For Emily, McCain's selection of Sarah Palin as his running mate sealed it. "Simple fact that she's a mom and she knows how it is. I've got kids, I'm the fourth of eight kids. She knows what it's like to have to work, to have family, the emotional stress, the physical stress, the mental stress of [being an] everyday wife, a mother, and a soon-to-be grandmother at 40-something."

In San Francisco today, voters will be asked to decide on a proposition to name a city sewage plant after George W Bush. It may well be carried. But here in Williamson County, where two-thirds of voters opted for Bush over John Kerry four years ago, criticism is harder to come by.

"The economic thing is not a one-person problem, where George Bush had anything personally to do with it," says Jack Bevers, who sells construction hardware in Liberty Hill. He feels Bush will be remembered as a good president dealt a difficult hand, "and the country sure did well while he was in. Here toward the end it kind of faded off on him, but for eight years he did real well."

Back in the Dahlia Cafe, three middle-aged women debate the election. "Not as good as we used to" is how Cheryl Winget explains local feelings towards Bush, but for her friend Cindy Fortner, that disappointment is down to the president's failure to hold his conservative ground. "John McCain is too Democratic for me, even though he calls himself a Republican," she says. "The reason he's called a maverick is because he voted along the Democratic line. He's a Democrat wearing a Republican coat. But I like Sarah Palin."

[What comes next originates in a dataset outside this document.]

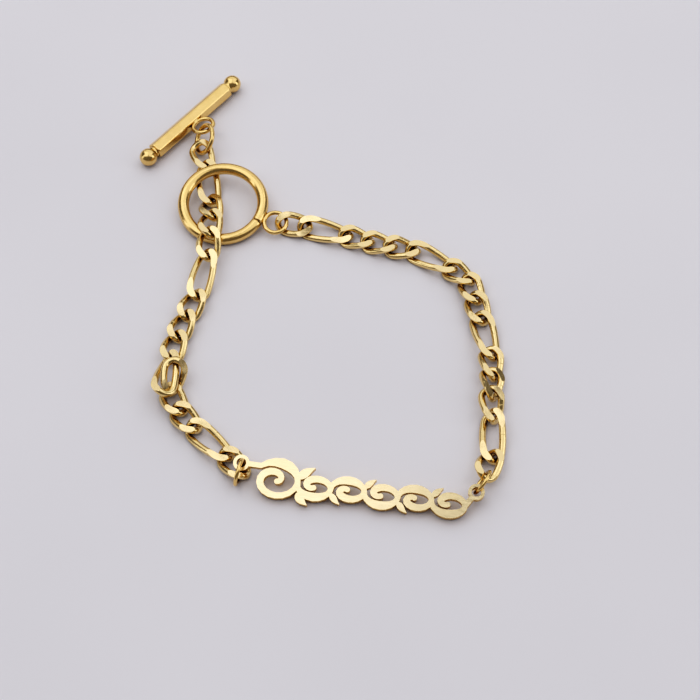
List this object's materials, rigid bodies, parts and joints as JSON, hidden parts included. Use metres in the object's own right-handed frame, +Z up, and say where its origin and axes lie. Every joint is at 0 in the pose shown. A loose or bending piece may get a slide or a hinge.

"She scares me!" Cheryl says, describing herself as a long-time Republican voter who may be persuaded to break the pattern.

All three women agree that many in Liberty Hill show more interest in the state elections, but Jack Harkrider, a local teacher, is not one of them. "I'm not sure that people really understand how big this election is. This is a time where we're going to find out where the heart and soul of America is," he says.

On this, Harkrider professes to be an optimist, but when the conversation turns to apportioning blame for the country's predicament, his faith in his fellow voters sounds strained.

"We're a democracy. You want to blame George Bush? Who put him in office? You want to blame Congress? Who put them in office? I think we've become so complacent, and so willing to let other people do our thinking for us. De Tocqueville said that in the American form of democracy, the people will get exactly the kind of government they deserve. And I'm saying, well, here we are."